CEO Dean said 12 new deals in development and that the move
is worth the risk with higher unlevered IRRs the reward.
The newly minted Remington Hospitality is moving more
aggressively into the Caribbean with a dozen new management deals either signed
or with verbal commitments, according to CEO Sloan Dean.
Dean sat down with Hotel Investment Today at the CHRIS-HOLA
conference in Miami last month and said that given Remington’s size and scale,
and the lack of third-party competition in the region, the Caribbean was
identified as a natural extension for the company. “The vast majority of hotels
are owner operated or managed by the brands, but if you look at the swim lane
outside of those two probably 30% of properties have the potential to be
third-party managed,” he said.
In late May, Remington had four signed deals, two already
under operation and another eight that have been verbally awarded in markets
ranging from Costa Rica to Grand Cayman and the Dominican Republic. Dean said
Remington is also looking closely in Puerto Rico, Jamaica, Panama and Mexico,
adding that as many as 20 signed deals in the Caribbean could happen within
another year.
Remington has three deals in the Dominican that are
all-inclusive – a new space for them. “Simply through our procurement
relationships we’ve noticed we can increase food quality and service delivery,
and quite frankly, as a result, you’ll have a lot more of those customers come
back,” Dean said.
In one-third of the deals, Remington is using parent company
Ashford Inc.’s balance sheet to provide key money as a catalyst because several
of these deals are brand conversions that have huge PIPs. “We’re coming in and
saying, ‘we’ll give you some significant key money to offset the renovation
cost and take the burden of managing through a renovation.’ That’s part of the
value-add that we bring in.”
Dean also said that in a couple of cases, Remington is bringing
in existing partners Marriott, Hilton or Sonesta where they operate as a
franchise. He added that brands will also offer key money and maybe shorter
deal terms to give the owner more flexibility. Within a year, he predicted
about two-thirds of their deals will be branded.

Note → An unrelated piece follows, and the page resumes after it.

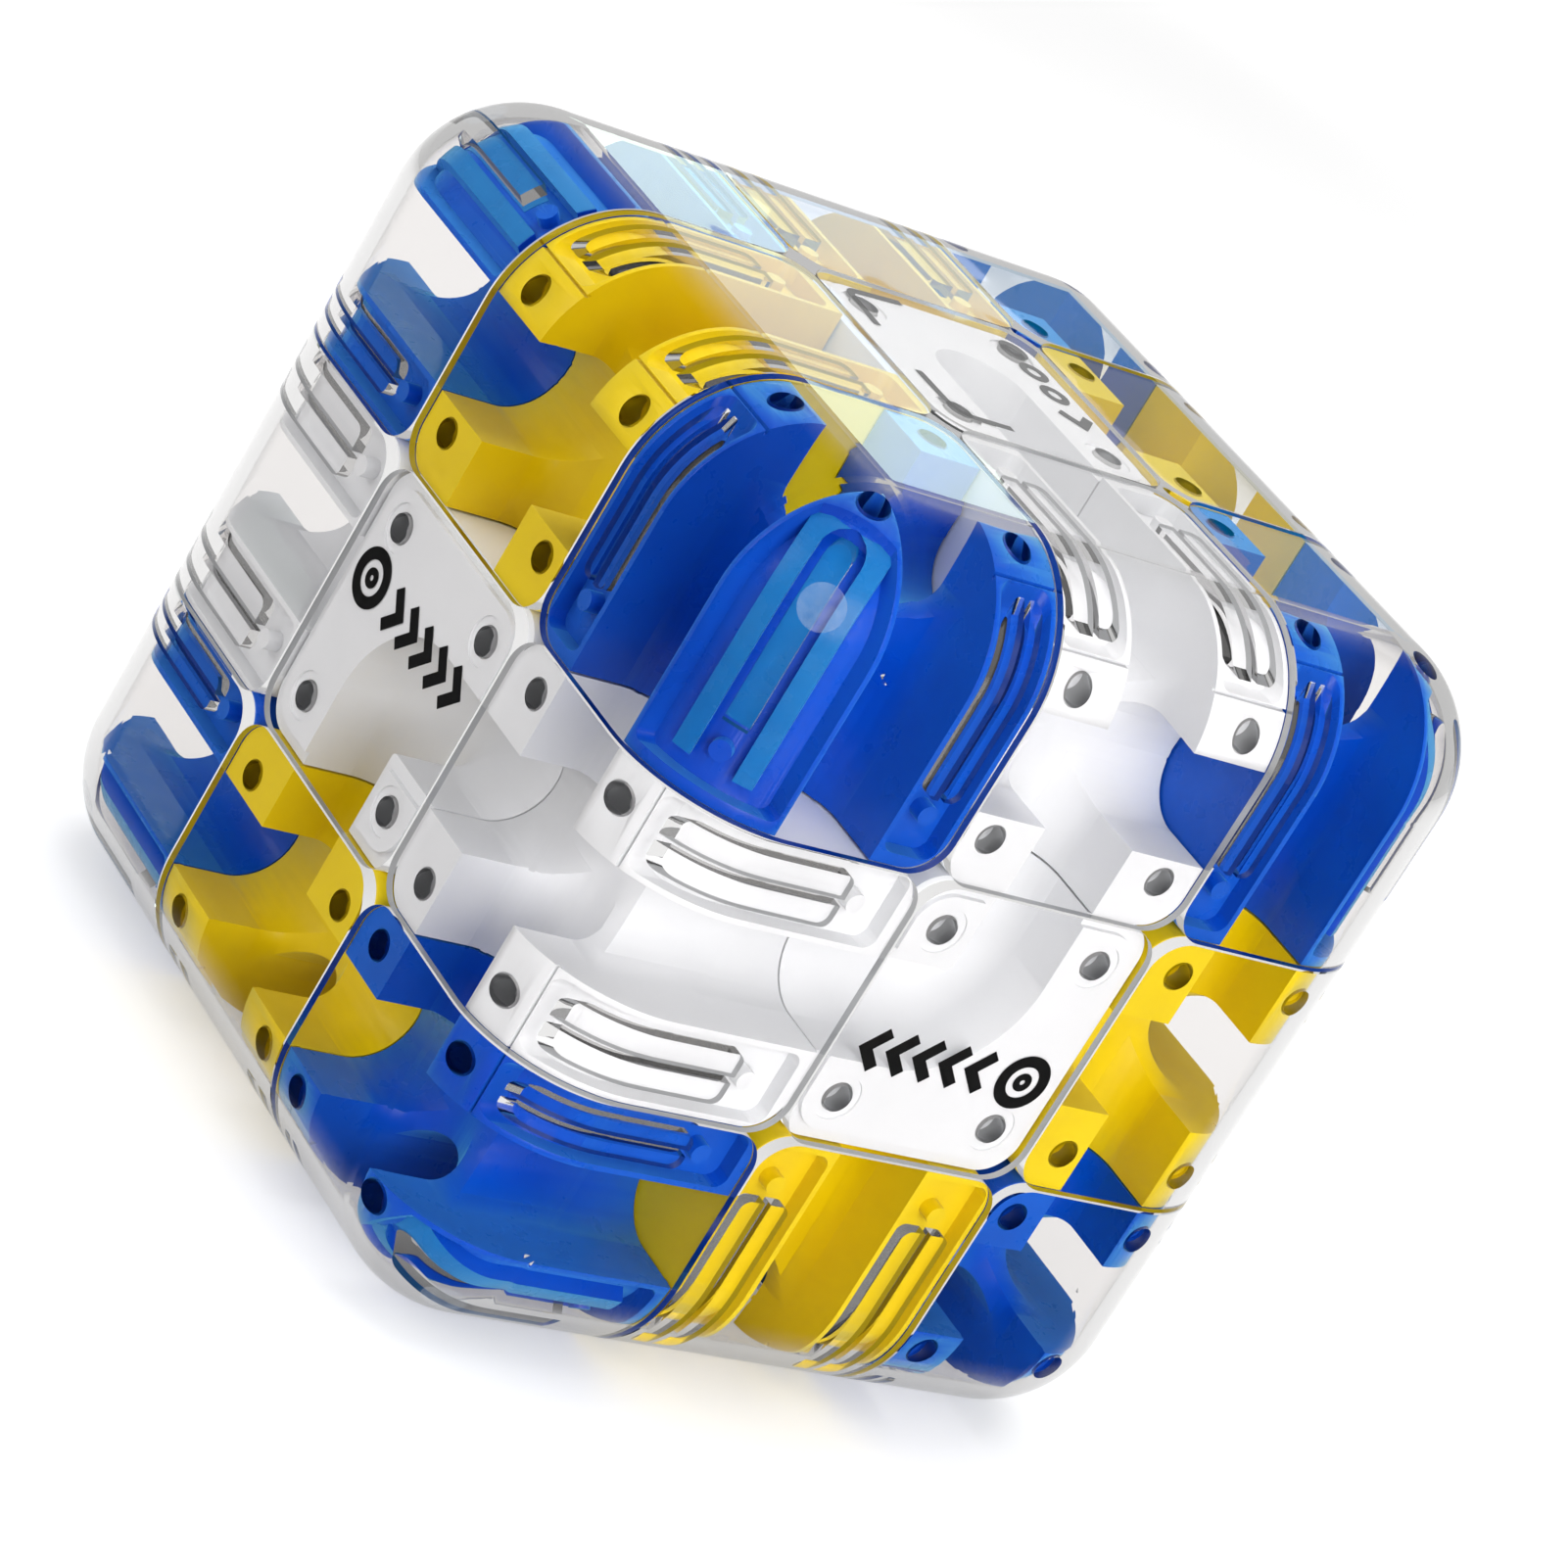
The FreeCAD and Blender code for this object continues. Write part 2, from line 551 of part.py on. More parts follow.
def core():
    """Core: ball with six arms, bored for the screws."""
    origin = ("0", "0", "0")
    reach = "hub_bottom-arm_gap"
    arms = [ball_shape("CoreBall", origin, "core_radius")]
    bores = []
    for axis in AXES:
        for sign in ("", "-"):
            name = axis.upper() + ("Plus" if sign == "" else "Minus")
            start = "0" if sign == "" else f"-({reach})"
            arms.append(bar("Arm" + name, axis, along(axis, start), reach, "arm_radius"))
            bore_start = "screw_tip-screw_tip_gap" if sign == "" else f"-({reach})"
            bores.append(bar("Bore" + name, axis, along(axis, bore_start), f"{reach}-screw_tip+screw_tip_gap",
                             "screw_radius+screw_fit"))
    return cut("Core", fuse("CoreArms", *arms), fuse("CoreBores", *bores))


def axes_placement(x_axis, y_axis, z_axis):
    """Rotation about the origin that sends the master's axes to the given ones."""
    matrix = FreeCAD.Matrix()
    for column, axis in enumerate((x_axis, y_axis, z_axis), start=1):
        for row, value in enumerate(axis, start=1):
            setattr(matrix, f"A{row}{column}", float(value))
    return FreeCAD.Placement(matrix)


def unit(index, sign):
    """Unit vector along one axis."""
    return tuple(sign if place == index else 0 for place in range(3))


def cross(first, second):
    """Vector product of two axes."""
    product = FreeCAD.Vector(*first).cross(FreeCAD.Vector(*second))
    return tuple(round(value) for value in product)


def aim(place, up):
    """Placement of a master block whose cross face points to up."""
    others = [unit(index, value) for index, value in enumerate(place)
              if value and unit(index, value) != up]
    if len(others) == 2 and cross(up, others[0]) != others[1]:
        others.reverse()
    return axes_placement(others[0], cross(up, others[0]), up)


def aim_tile(up, opening, second=None):
    """Placement of a centre tile whose channel opens towards one or two sides."""
    if second and cross(up, opening) != second:
        opening = second
    return axes_placement(opening, cross(up, opening), up)


def place_name(place):
    """Words for a block's place, such as top_front_right."""
    words = (("left", "", "right"), ("front", "", "back"), ("bottom", "", "top"))
    parts = [words[index][place[index] + 1] for index in (2, 1, 0)]
    return "_".join(part for part in parts if part)


LEFT, RIGHT = (-1, 0, 0), (1, 0, 0)
FRONT, BACK = (0, -1, 0), (0, 1, 0)
DOWN, UP = (0, 0, -1), (0, 0, 1)

# Which way the cross face of each block points
CORNERS = {
    (1, -1, 1): UP, (-1, -1, 1): LEFT, (-1, 1, 1): UP, (1, 1, 1): UP,
    (1, 1, -1): RIGHT, (1, -1, -1): FRONT, (-1, -1, -1): LEFT, (-1, 1, -1): DOWN,
}
EDGES = {
    (0, -1, 1): FRONT, (1, -1, 0): FRONT, (1, 0, 1): RIGHT, (-1, -1, 0): LEFT,
    (0, -1, -1): FRONT, (1, 1, 0): RIGHT, (1, 0, -1): DOWN, (-1, 0, 1): LEFT,
    (0, 1, 1): UP, (-1, 1, 0): LEFT, (0, 1, -1): BACK, (-1, 0, -1): DOWN,
}
# Sides that each centre tile's channel opens to
TILES = {
    UP: (RIGHT,), FRONT: (RIGHT, DOWN), RIGHT: (FRONT, UP),
    BACK: (RIGHT, UP), LEFT: (FRONT, DOWN), DOWN: (FRONT,),
}


def copy_to(label, master, placement):
    """A sub-part: one master shape put in its place."""
    part = compound(label, master)
    part.Label = label
    part.Placement = placement
    return part


def group(label, master, directions):
    """A sub-part of identical separate pieces on several core arms."""
    turns = []
    for direction in directions:
        turned = compound(label + "On", master)
        turned.Placement = FreeCAD.Placement(FreeCAD.Vector(), AXIS_TURNS[direction])
        turns.append(turned)
    part = compound(label, *turns)
    part.Label = label
    return part


def build_blocks():
    """All tracks and covers."""
    shells = envelopes()
    round_cuts = spheres()
    cells = {"corner": corner_cell(), "edge": edge_cell(), "centre": centre_cell()}
    corner_masters = {
        "track": corner_track(cells["corner"], shells, round_cuts),
        "cover": cover("CornerCover", cells["corner"], shells, CORNER_PINS,
                       rail_plugs("CornerPlug", CORNER_RAILS, shells) + [bar_plug(shells)]),
    }
    edge_masters = {
        "track": edge_track(cells["edge"], shells, round_cuts),
        "cover": cover("EdgeCover", cells["edge"], shells, EDGE_PINS,
                       rail_plugs("EdgePlug", EDGE_RAILS, shells)),
    }
    blank = centre_blank(cells["centre"], shells, round_cuts)
    bend = fuse("ElbowCuts", elbow(), elbow_step())
    elbow_tile = cut("ElbowTile", blank, bend)
    end_tile = cut("EndTile", blank, dead_end())
    centre_cover = cover("CentreCover", cells["centre"], shells, CENTRE_PINS, [])
    parts = []
    for kind, places, masters in (("corner", CORNERS, corner_masters), ("edge", EDGES, edge_masters)):
        for place, up in places.items():
            for piece, master in masters.items():
                parts.append(copy_to(f"{place_name(place)}_{kind}_{piece}", master, aim(place, up)))
    for up, openings in TILES.items():
        name = place_name(up) + "_centre_"
        tile = elbow_tile if len(openings) == 2 else end_tile
        placement = aim_tile(up, *openings)
        parts.append(copy_to(name + "track", tile, placement))
        parts.append(copy_to(name + "cover", centre_cover, placement))
    return parts


def build_mechanism():
    """Core, hubs, screws, springs and the ball."""
    spider = core()
    spider.Label = "core_spider"
    cup = hub()
    marble = ball_shape("MazeBall", ("ball_x", "ball_y", "ball_z"), "ball_radius")
    marble.Label = "maze_ball"
    every = list(AXIS_TURNS)
    return [
        spider,
        group("middle_hubs", cup, every[:4]),
        group("top_hub", cup, ["z"]),
        group("bottom_hub", cup, ["-z"]),
        group("centre_screws", screw(), every),
        group("tension_springs", spring(), every),
        marble,
    ]


def check_document():
    """Stop if any object of the document failed."""
    for obj in doc.Objects:
        if "Invalid" in obj.State or "Error" in obj.State:
            raise RuntimeError(f"{obj.Label} failed: {obj.State}")


def export(parts):
    """Check every sub-part and write it to its own file."""
    for part in parts:
        if part.Shape.isNull() or not part.Shape.isValid() or not part.Shape.Solids:
            raise RuntimeError(f"{part.Label} has no valid solid")
    for part in parts:
        part.Shape.exportStep(f"parts/{part.Label}.step")


os.makedirs("parts", exist_ok=True)
make_sheet()
sub_parts = build_blocks() + build_mechanism()
doc.recompute()
check_document()
export(sub_parts)
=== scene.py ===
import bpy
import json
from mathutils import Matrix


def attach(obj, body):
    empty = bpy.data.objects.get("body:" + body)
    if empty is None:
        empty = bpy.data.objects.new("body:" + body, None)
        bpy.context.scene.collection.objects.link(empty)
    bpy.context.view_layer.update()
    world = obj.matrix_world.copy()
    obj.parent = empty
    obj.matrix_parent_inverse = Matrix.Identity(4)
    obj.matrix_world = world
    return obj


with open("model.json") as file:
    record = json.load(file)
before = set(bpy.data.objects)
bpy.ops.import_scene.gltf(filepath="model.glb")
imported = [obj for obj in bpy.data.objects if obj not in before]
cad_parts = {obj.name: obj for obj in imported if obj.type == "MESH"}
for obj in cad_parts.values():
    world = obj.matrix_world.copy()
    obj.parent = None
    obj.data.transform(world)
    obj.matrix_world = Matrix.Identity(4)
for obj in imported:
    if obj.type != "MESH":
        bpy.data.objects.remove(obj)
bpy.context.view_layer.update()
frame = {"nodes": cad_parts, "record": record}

import json
import math

import bmesh
import bpy
from mathutils import Matrix, Vector

MM = 0.001
HALF = 31.0 * MM                # centre of the cube to the outside of a cover
COVER_THICKNESS = 1.0 * MM
LAYER = 10.1                    # centre of the cube to the plane between two layers, in millimetres
EDGE_RADIUS = 9.0 * MM          # rounding of the cube's edges, outside the covers
TRACK_ROUNDING = 0.2 * MM       # softened edges of the tracks
SHARP_ANGLE = 38.0              # degrees from which an edge counts as sharp
WELD_DISTANCE = 0.001 * MM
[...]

Remington already runs 21 independent resorts, mostly
upscale and luxury, in the U.S. and is willing to take the risk of bringing
that expertise to the Caribbean to either manage or be part of a new
development team, which in some cases is taking on a glamping positioning built
for $150,000-$200,000 per key. Dean expects about 50% of their deals to be new
development and 50% strict management.

Deals in the U.S. right now have unlevered IRRs in the teens. You can get a unlevered IRR in the mid-20s in the Caribbean, I think 1,000 basis points is probably worth the risk.
Sloan Dean
“The unlevered IRRs we’re seeing in the Caribbean are much
higher than what we’re seeing in the States,” Dean said. “Most U.S. REITs and
private equity firms don’t want to go [to the Caribbean] because of macroeconomic
condition issues, maybe hurricane risk, seasonality. They don’t want to play in
the Caribbean. But unlevered returns, if you get the right deal, are much
higher. Every deal we’ve underwritten from an investment thesis in the
Caribbean has a higher unlevered IRR, and with less capital chasing the deals. Deals
in the U.S. right now have unlevered IRRs in the teens. You can get a unlevered
IRR in the mid-20s in the Caribbean, I think 1,000 basis points is probably
worth the risk.”
Remington’s thesis
Deal flow is moving faster than Dean imagined with owner-operators
who post-COVID are looking for a more sophisticated partner. ”Two of my four
deals in Costa Rica are just owner-operators who are burned out, tired of
dealing with it, and they don’t want to be locked into a 20-year agreement with
the brand,” he said. “In a lot of cases, part of the thesis is bringing in
marketing to the U.S. consumer who will spend more than Europeans and Central
Americans.”
Remington also has sister company Red Hospitality in its
pocket, the largest watersports operator in the Caribbean that can offer cabana
concierge and run all pool services. In fact, Dean said that relationship
helped ink deals in the Dominican Republic where Remington will operate beachfront
resorts.
As part of some of the initial deals, Remington also has in-country
partnerships where the owner acts like an advisor as it moves further into the
country. That said, Remington is already opening its own offices in San Jose, Costa
Rica, and Santo Domingo, Dominican Republic.